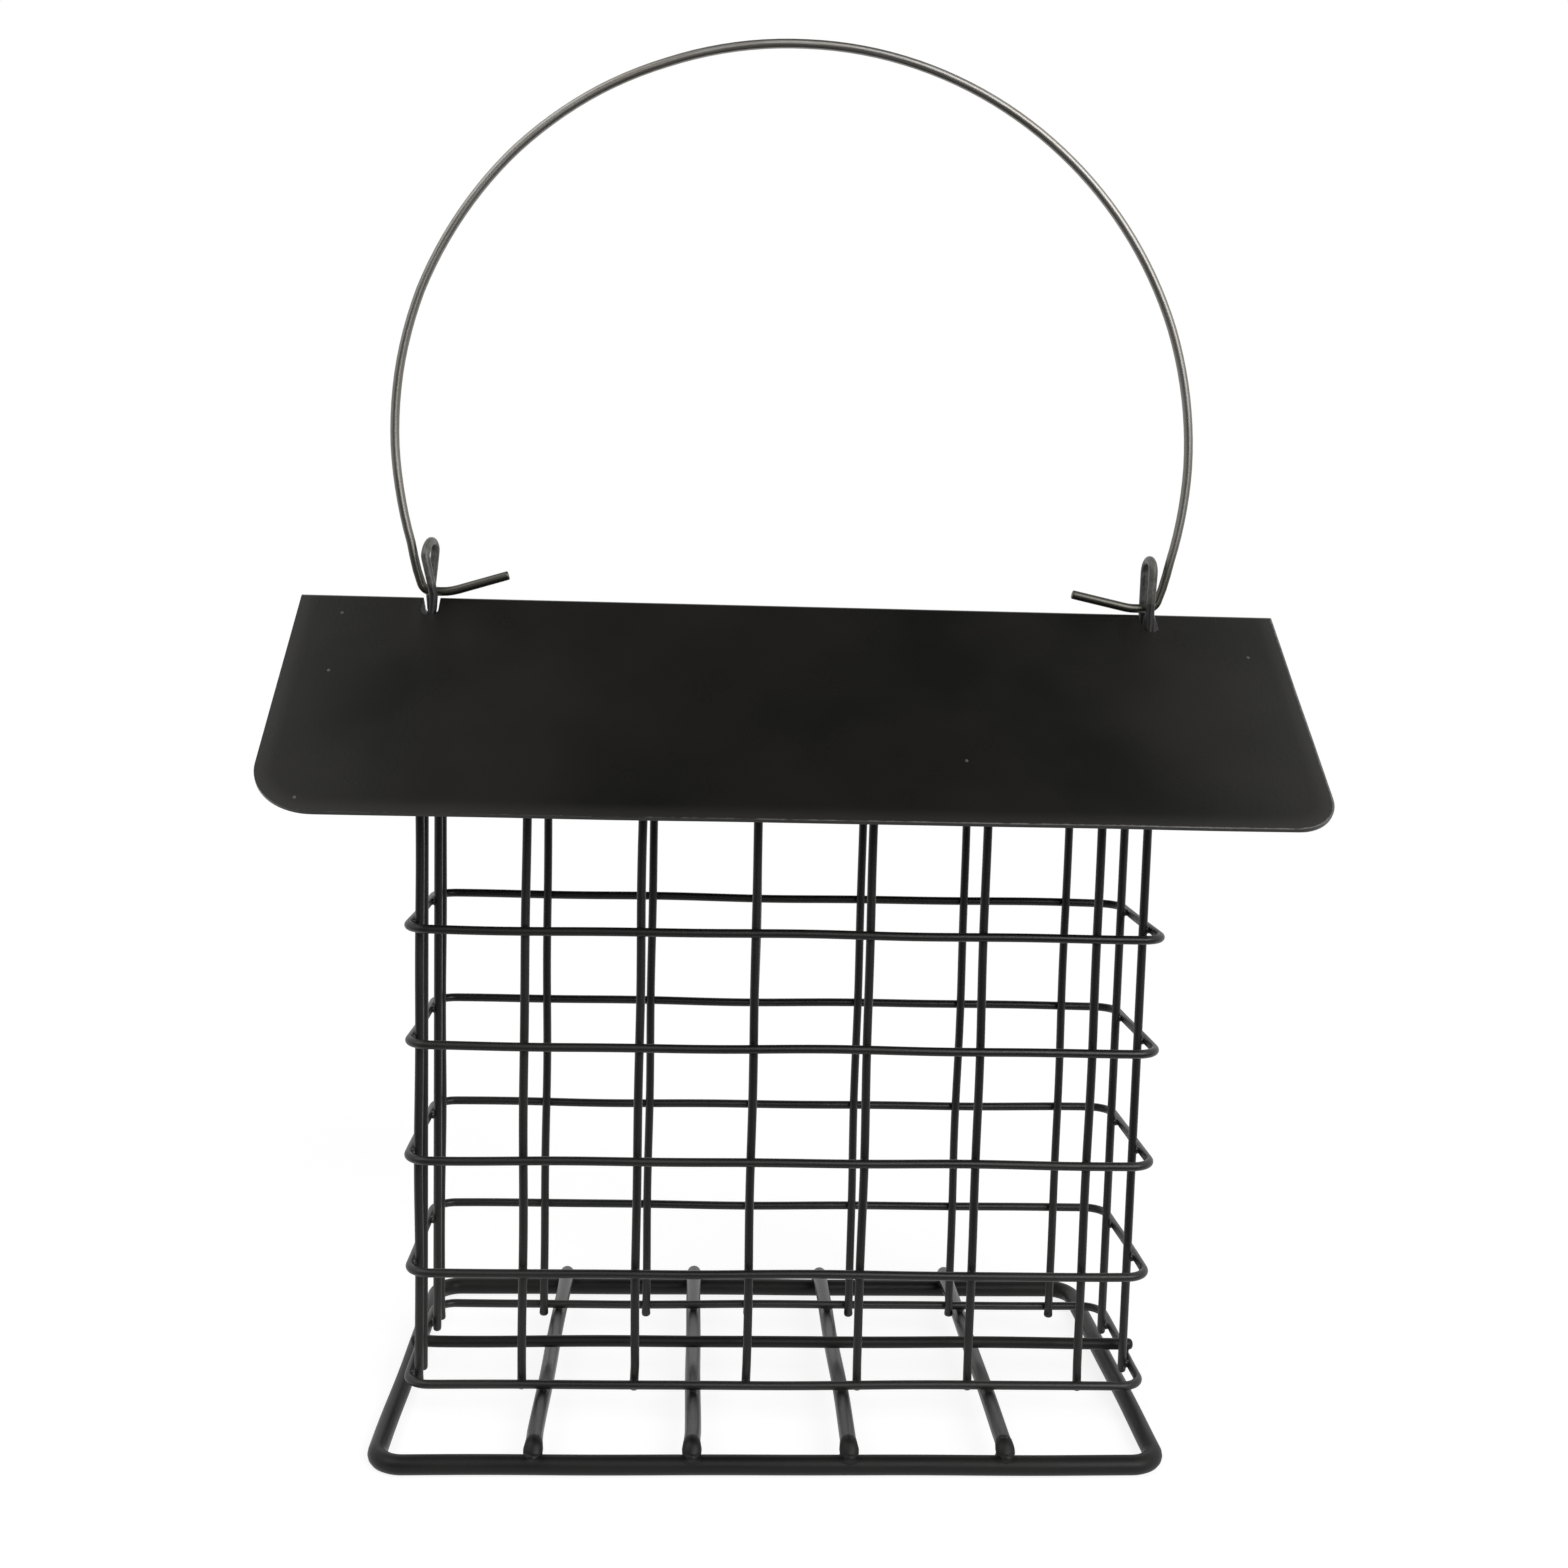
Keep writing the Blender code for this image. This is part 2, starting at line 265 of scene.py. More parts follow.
# %% Sweep a circle along a route
def swept_rows(points, radii, closed, start):
    """Rows of points round a route, and the same points on the straightened wire."""
    points = np.array(points, float)
    runs = directions(points, closed)
    sides = carried_sides(runs, start)
    ups = np.cross(runs, sides)
    gaps = np.linalg.norm(np.diff(points, axis=0), axis=1)
    along = np.concatenate([[0], np.cumsum(gaps)])
    angles = np.arange(WIRE_SIDES) * 2 * math.pi / WIRE_SIDES
    wide = np.cos(angles)[None, :] * np.array(radii)[:, None]
    high = np.sin(angles)[None, :] * np.array(radii)[:, None]
    rows = points[:, None] + wide[..., None] * sides[:, None] + high[..., None] * ups[:, None]
    flat = np.stack([wide, high, np.broadcast_to(along[:, None], wide.shape)], axis=-1)
    return rows, flat


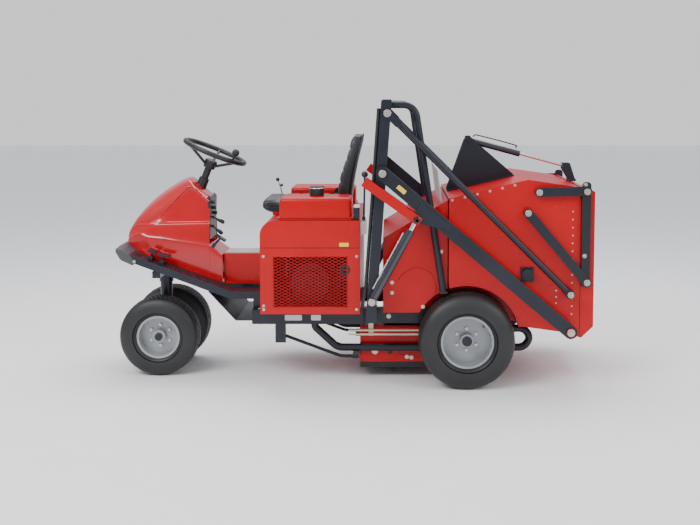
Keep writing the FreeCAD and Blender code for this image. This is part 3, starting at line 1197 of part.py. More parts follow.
doc.recompute()
for item in doc.Objects:
    if "Invalid" in item.State or "Error" in item.State:
        raise RuntimeError("failed feature: %s %s" % (item.Name, item.State))
for piece in finished:
    if piece.Shape.isNull() or not piece.Shape.isValid():
        raise RuntimeError("bad shape: %s" % piece.Label)
os.makedirs("parts", exist_ok=True)
for piece in finished:
    piece.Shape.exportStep(os.path.join("parts", piece.Label + ".step"))
    box = piece.Shape.BoundBox
    print("%-20s %2d solids  x %6.0f %6.0f  y %6.0f %6.0f  z %6.0f %6.0f" % (
        piece.Label, len(piece.Shape.Solids), box.XMin, box.XMax, box.YMin, box.YMax, box.ZMin, box.ZMax))
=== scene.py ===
import json
import math
import random

import bmesh
import bpy
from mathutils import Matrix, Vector
from mathutils.bvhtree import BVHTree


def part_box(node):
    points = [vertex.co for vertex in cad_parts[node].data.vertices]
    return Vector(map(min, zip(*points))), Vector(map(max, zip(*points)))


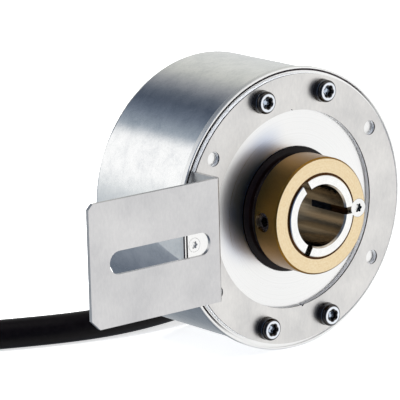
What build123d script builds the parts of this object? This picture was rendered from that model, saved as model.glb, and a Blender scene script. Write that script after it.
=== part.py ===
from build123d import *
from math import cos, degrees, radians, sin, tan
import os

# Incremental rotary encoder with a hollow shaft and a torque arm. Millimetres.
# The shaft axis is Y, the clamping side faces -Y, and +Z is up.
# The origin is on the shaft axis, in the mounting face of the front flange.

# Hollow shaft and its clamp
bore_d = 19.05
journal_wall = 2.975
hub_shoulder = 0.5
hub_front = 14.4
shoulder_y = 6.6
tail_step = 0.3
tail_start = 31.0
tail_end = 45.2
slit_count = 3
slit_width = 2.2
slit_depth = 16.0
collar_wall = 5.3
collar_front = 13.8
collar_length = 10.3
slide_gap = 0.05
set_screw_d = 6.0
set_screw_back = 7.6
set_screw_hex = 3.0
set_screw_length = 4.3
locating_offset = 2.2
locating_head_d = 5.8
locating_head_height = 1.8
locating_thread_d = 3.0
locating_thread_length = 6.0
locating_recess_d = 2.9
hub_edge = 0.5

# Front flange
flange_d = 88.9
rim_thickness = 1.8
opening_relief = 1.2
opening_depth = 2.2
web_thickness = 5.0
boss_wall = 5.0
boss_end = 25.0
spigot_end = 9.0
spigot_wall = 3.0
face_groove_inset = 0.65
face_groove_width = 0.6
face_groove_depth = 0.5
flat_inset = 1.85
rim_edge = 0.2

# Ball bearings
bearing_width = 7.0
bearing_section = 6.0
bearing_gap = 1.4
race_wall = 1.9
ball_d = 3.2
ball_count = 13
ball_gap = 0.3
lip_reach = 1.3
lip_width = 0.6
cage_wall = 1.0
cage_width = 4.0
ring_groove_depth = 0.9
ring_groove_width = 1.1
ring_reach = 1.3
ring_opening = 7.0

# Shaft seal
seal_wall = 0.5
seal_face = 3.0
seal_running_gap = 0.06
seal_lip_clear = 1.2

# Cover cup
cover_inset = 0.85
cover_wall = 0.9
cover_end = 43.9
cover_corner = 2.0
tail_clear = 1.8
fit_gap = 0.1
flat_runout = 15.0

# Torque arm, one piece of bent sheet
sheet = 1.2
ring_inset = 2.05
ring_width = 11.25
screw_inset = 6.7
screw_hole_d = 4.5
spare_hole_d = 4.6
screw_angles = (71.2, 108.8, 251.2, 288.8)
spare_angles = (33.6, 146.4, 213.6, 326.4)
nick_r = 0.45
nick_angles = (90.6, 274.6)
arm_front = 12.7
jog_inset = 3.1
arm_reach = 48.4
arm_width = 38.1
arm_centre_z = -0.9
slot_length = 37.8
slot_width = 7.1
slot_offset = 22.3
leg_gap_top = 5.5
leg_gap_bottom = -10.5
top_chamfer = 1.6
bottom_chamfer = 3.0
bend_inside = 0.4
leg_gap_width = 18.0
leg_gap_stop = 1.6

# Screws of the torque arm
screw_d = 4.0
screw_head_d = 7.0
screw_head_height = 2.6
screw_length = 5.6
washer_d = 7.4
washer_thickness = 0.6
screw_head_round = 0.4
recess_depth = 1.6
recess_d = 3.9

# Small screw in the flange face, seen through the slot
plug_screw_inset = 3.8
plug_screw_z = -4.7
plug_head_d = 4.4
plug_head_height = 1.4
plug_screw_d = 2.5
plug_recess_d = 2.4

# Code disc and its reading parts
disc_y = 28.2
disc_thickness = 1.0
disc_gap = 2.0
disc_seat = 4.0
disc_hub_start = 25.6
disc_register = 1.8
clamp_ring_thickness = 1.2
board_y = 33.0
board_thickness = 1.6
board_inset = 4.6
board_hole_clear = 2.5
post_inset = 4.5
post_d = 5.0
post_angles = (90.0, 210.0, 330.0)
cover_screw_d = 3.0
cover_screw_head_d = 5.6
cover_screw_head_height = 2.2
cover_screw_grip = 5.0
cover_recess_d = 2.8
post_thread_d = 3.0
post_stud_length = 4.0
reader_size = (12.0, 7.0)
lamp_size = (9.0, 5.6)
lamp_clear = 0.2
reader_gap = 0.8
terminal_clear = 1.5
terminal_size = (16.0, 6.0)
terminal_height = 5.5

# Cable outlet behind the cover, and the cable
cable_d = 9.4
outlet_inset = 21.6
outlet_width = 14.0
outlet_lift = 0.1
outlet_screw_clear = 0.95
outlet_depth = 13.0
outlet_centre_depth = 6.3
outlet_centre_lift = 6.2
outlet_edge = 1.5
near_screw_inset = (3.0, 5.5)
far_screw_inset = (3.8, 3.2)
wire_hole_inset = (2.5, 11.0)
wire_hole_d = 3.6
boot_length = 18.0
boot_root_d = 12.0
boot_tip_d = 10.6
coil_mean_d = 103.0
coil_turns_across = 2
coil_turns_high = 2
tail_start_angle = 245.0
tail_arc = 178.0
shield_length = 9.0
shield_d = 7.2
lead_count = 6
lead_d = 1.5
lead_length = 34.0
lead_circle_d = 4.4

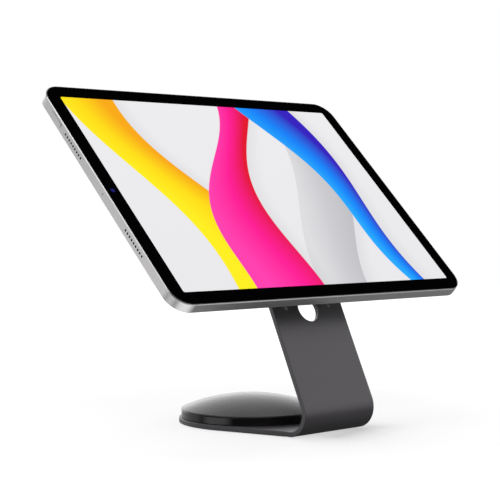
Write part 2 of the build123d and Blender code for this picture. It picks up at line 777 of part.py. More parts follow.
++++++++++
Extract each entry in full, exactly as given.

▶ Reply to the task:
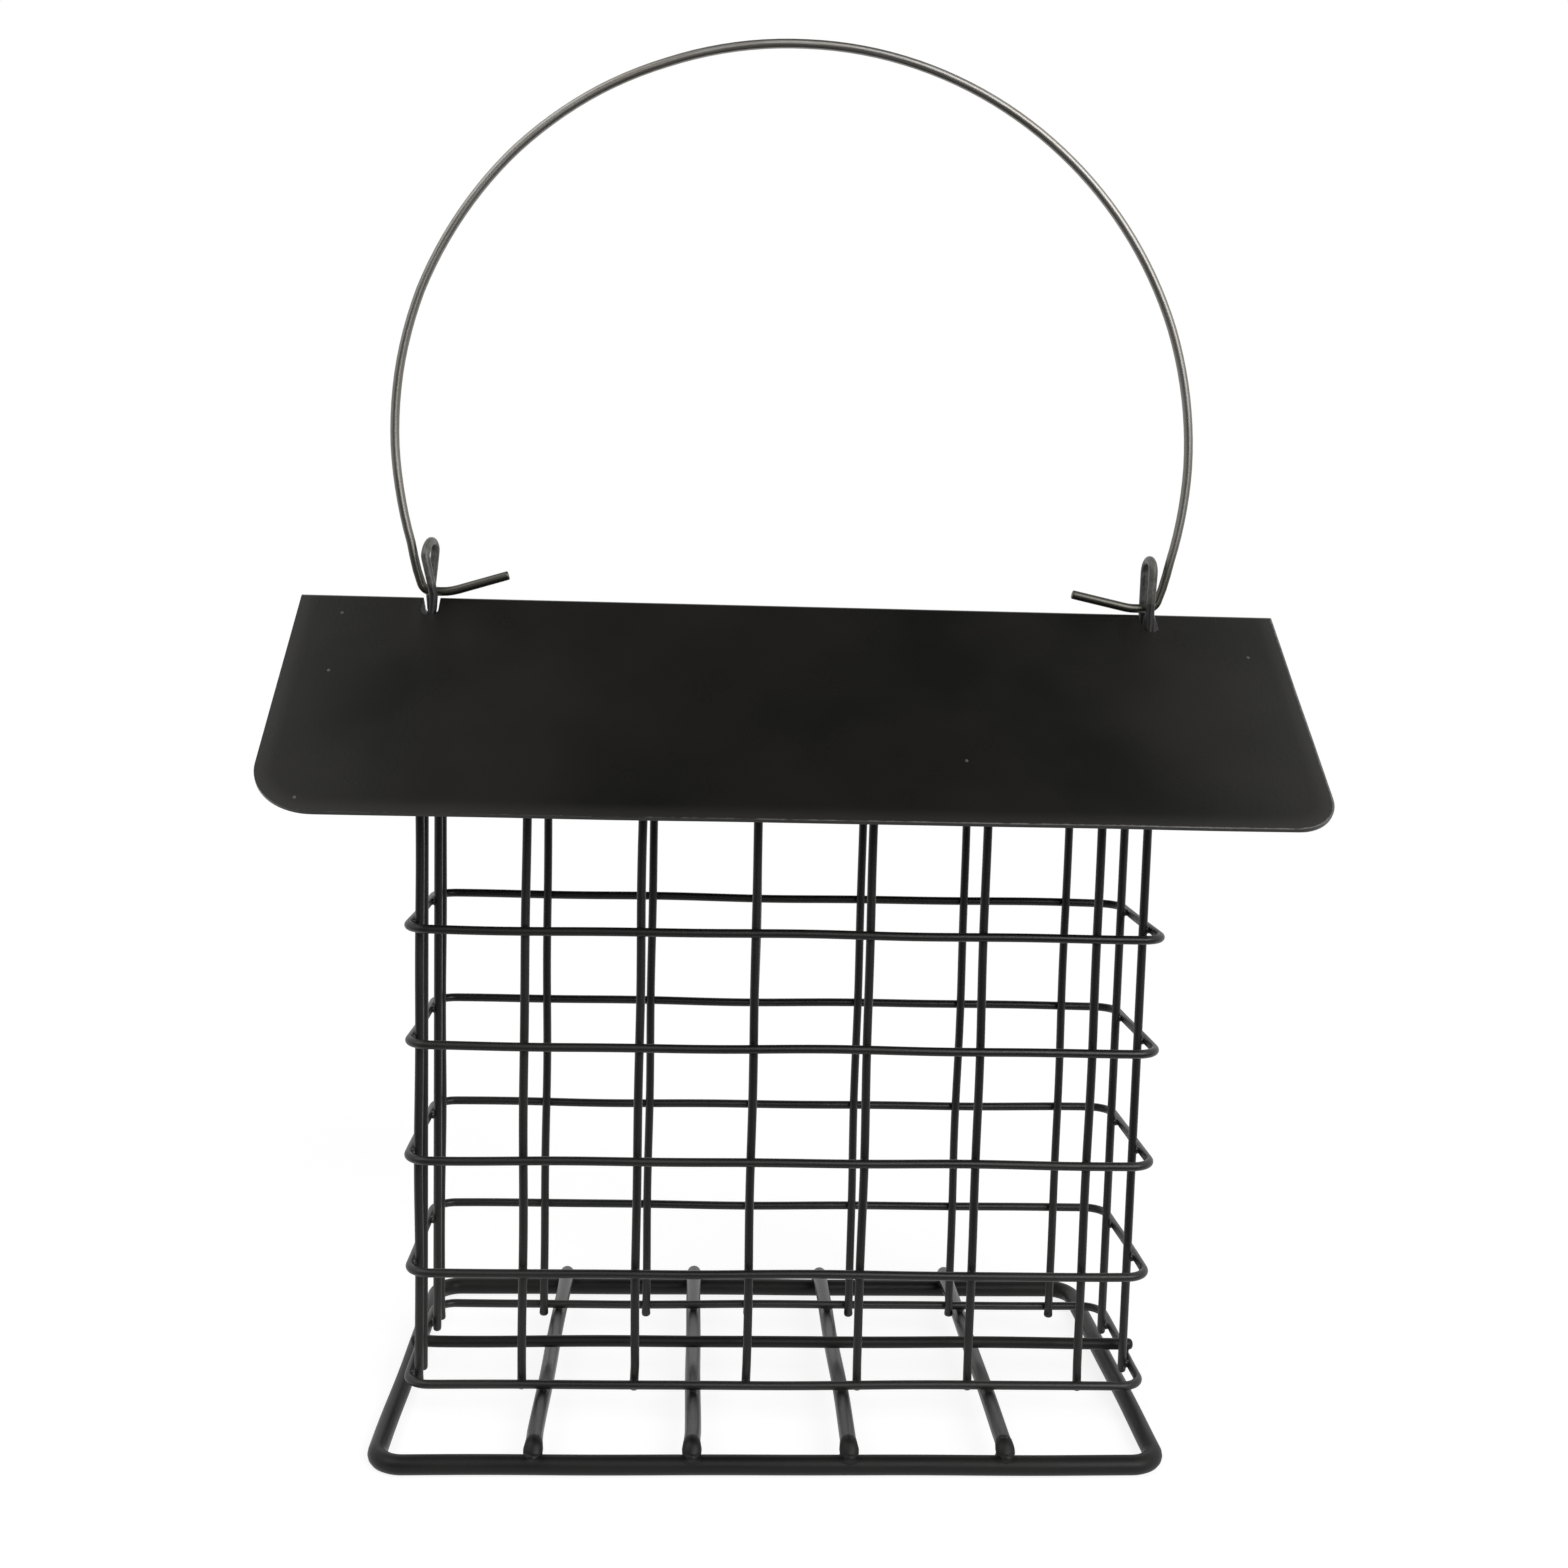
Keep writing the Blender code for this image. This is part 2, starting at line 265 of scene.py. More parts follow.
# %% Sweep a circle along a route
def swept_rows(points, radii, closed, start):
    """Rows of points round a route, and the same points on the straightened wire."""
    points = np.array(points, float)
    runs = directions(points, closed)
    sides = carried_sides(runs, start)
    ups = np.cross(runs, sides)
    gaps = np.linalg.norm(np.diff(points, axis=0), axis=1)
    along = np.concatenate([[0], np.cumsum(gaps)])
    angles = np.arange(WIRE_SIDES) * 2 * math.pi / WIRE_SIDES
    wide = np.cos(angles)[None, :] * np.array(radii)[:, None]
    high = np.sin(angles)[None, :] * np.array(radii)[:, None]
    rows = points[:, None] + wide[..., None] * sides[:, None] + high[..., None] * ups[:, None]
    flat = np.stack([wide, high, np.broadcast_to(along[:, None], wide.shape)], axis=-1)
    return rows, flat


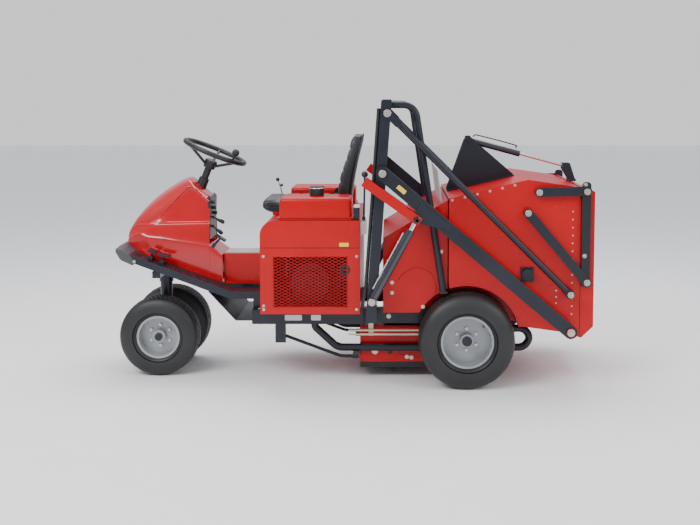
Keep writing the FreeCAD and Blender code for this image. This is part 3, starting at line 1197 of part.py. More parts follow.
doc.recompute()
for item in doc.Objects:
    if "Invalid" in item.State or "Error" in item.State:
        raise RuntimeError("failed feature: %s %s" % (item.Name, item.State))
for piece in finished:
    if piece.Shape.isNull() or not piece.Shape.isValid():
        raise RuntimeError("bad shape: %s" % piece.Label)
os.makedirs("parts", exist_ok=True)
for piece in finished:
    piece.Shape.exportStep(os.path.join("parts", piece.Label + ".step"))
    box = piece.Shape.BoundBox
    print("%-20s %2d solids  x %6.0f %6.0f  y %6.0f %6.0f  z %6.0f %6.0f" % (
        piece.Label, len(piece.Shape.Solids), box.XMin, box.XMax, box.YMin, box.YMax, box.ZMin, box.ZMax))
=== scene.py ===
import json
import math
import random

import bmesh
import bpy
from mathutils import Matrix, Vector
from mathutils.bvhtree import BVHTree


def part_box(node):
    points = [vertex.co for vertex in cad_parts[node].data.vertices]
    return Vector(map(min, zip(*points))), Vector(map(max, zip(*points)))


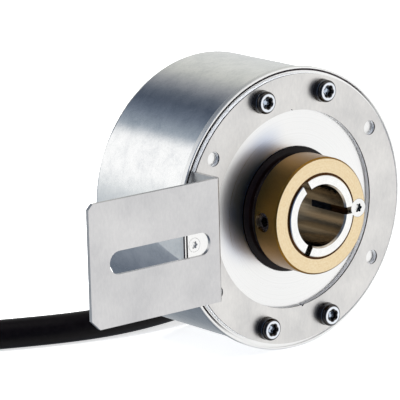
What build123d script builds the parts of this object? This picture was rendered from that model, saved as model.glb, and a Blender scene script. Write that script after it.
=== part.py ===
from build123d import *
from math import cos, degrees, radians, sin, tan
import os

# Incremental rotary encoder with a hollow shaft and a torque arm. Millimetres.
# The shaft axis is Y, the clamping side faces -Y, and +Z is up.
# The origin is on the shaft axis, in the mounting face of the front flange.

# Hollow shaft and its clamp
bore_d = 19.05
journal_wall = 2.975
hub_shoulder = 0.5
hub_front = 14.4
shoulder_y = 6.6
tail_step = 0.3
tail_start = 31.0
tail_end = 45.2
slit_count = 3
slit_width = 2.2
slit_depth = 16.0
collar_wall = 5.3
collar_front = 13.8
collar_length = 10.3
slide_gap = 0.05
set_screw_d = 6.0
set_screw_back = 7.6
set_screw_hex = 3.0
set_screw_length = 4.3
locating_offset = 2.2
locating_head_d = 5.8
locating_head_height = 1.8
locating_thread_d = 3.0
locating_thread_length = 6.0
locating_recess_d = 2.9
hub_edge = 0.5

# Front flange
flange_d = 88.9
rim_thickness = 1.8
opening_relief = 1.2
opening_depth = 2.2
web_thickness = 5.0
boss_wall = 5.0
boss_end = 25.0
spigot_end = 9.0
spigot_wall = 3.0
face_groove_inset = 0.65
face_groove_width = 0.6
face_groove_depth = 0.5
flat_inset = 1.85
rim_edge = 0.2

# Ball bearings
bearing_width = 7.0
bearing_section = 6.0
bearing_gap = 1.4
race_wall = 1.9
ball_d = 3.2
ball_count = 13
ball_gap = 0.3
lip_reach = 1.3
lip_width = 0.6
cage_wall = 1.0
cage_width = 4.0
ring_groove_depth = 0.9
ring_groove_width = 1.1
ring_reach = 1.3
ring_opening = 7.0

# Shaft seal
seal_wall = 0.5
seal_face = 3.0
seal_running_gap = 0.06
seal_lip_clear = 1.2

# Cover cup
cover_inset = 0.85
cover_wall = 0.9
cover_end = 43.9
cover_corner = 2.0
tail_clear = 1.8
fit_gap = 0.1
flat_runout = 15.0

# Torque arm, one piece of bent sheet
sheet = 1.2
ring_inset = 2.05
ring_width = 11.25
screw_inset = 6.7
screw_hole_d = 4.5
spare_hole_d = 4.6
screw_angles = (71.2, 108.8, 251.2, 288.8)
spare_angles = (33.6, 146.4, 213.6, 326.4)
nick_r = 0.45
nick_angles = (90.6, 274.6)
arm_front = 12.7
jog_inset = 3.1
arm_reach = 48.4
arm_width = 38.1
arm_centre_z = -0.9
slot_length = 37.8
slot_width = 7.1
slot_offset = 22.3
leg_gap_top = 5.5
leg_gap_bottom = -10.5
top_chamfer = 1.6
bottom_chamfer = 3.0
bend_inside = 0.4
leg_gap_width = 18.0
leg_gap_stop = 1.6

# Screws of the torque arm
screw_d = 4.0
screw_head_d = 7.0
screw_head_height = 2.6
screw_length = 5.6
washer_d = 7.4
washer_thickness = 0.6
screw_head_round = 0.4
recess_depth = 1.6
recess_d = 3.9

# Small screw in the flange face, seen through the slot
plug_screw_inset = 3.8
plug_screw_z = -4.7
plug_head_d = 4.4
plug_head_height = 1.4
plug_screw_d = 2.5
plug_recess_d = 2.4

# Code disc and its reading parts
disc_y = 28.2
disc_thickness = 1.0
disc_gap = 2.0
disc_seat = 4.0
disc_hub_start = 25.6
disc_register = 1.8
clamp_ring_thickness = 1.2
board_y = 33.0
board_thickness = 1.6
board_inset = 4.6
board_hole_clear = 2.5
post_inset = 4.5
post_d = 5.0
post_angles = (90.0, 210.0, 330.0)
cover_screw_d = 3.0
cover_screw_head_d = 5.6
cover_screw_head_height = 2.2
cover_screw_grip = 5.0
cover_recess_d = 2.8
post_thread_d = 3.0
post_stud_length = 4.0
reader_size = (12.0, 7.0)
lamp_size = (9.0, 5.6)
lamp_clear = 0.2
reader_gap = 0.8
terminal_clear = 1.5
terminal_size = (16.0, 6.0)
terminal_height = 5.5

# Cable outlet behind the cover, and the cable
cable_d = 9.4
outlet_inset = 21.6
outlet_width = 14.0
outlet_lift = 0.1
outlet_screw_clear = 0.95
outlet_depth = 13.0
outlet_centre_depth = 6.3
outlet_centre_lift = 6.2
outlet_edge = 1.5
near_screw_inset = (3.0, 5.5)
far_screw_inset = (3.8, 3.2)
wire_hole_inset = (2.5, 11.0)
wire_hole_d = 3.6
boot_length = 18.0
boot_root_d = 12.0
boot_tip_d = 10.6
coil_mean_d = 103.0
coil_turns_across = 2
coil_turns_high = 2
tail_start_angle = 245.0
tail_arc = 178.0
shield_length = 9.0
shield_d = 7.2
lead_count = 6
lead_d = 1.5
lead_length = 34.0
lead_circle_d = 4.4

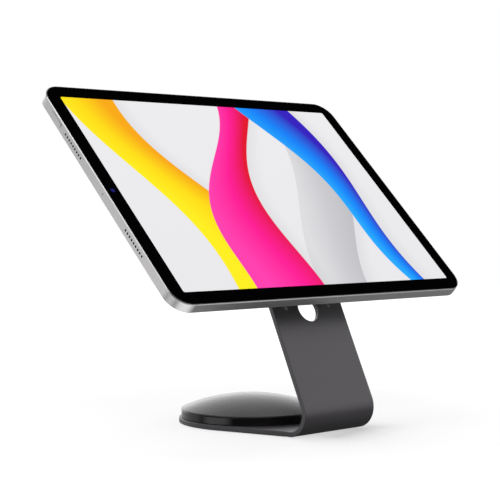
Write part 2 of the build123d and Blender code for this picture. It picks up at line 777 of part.py. More parts follow.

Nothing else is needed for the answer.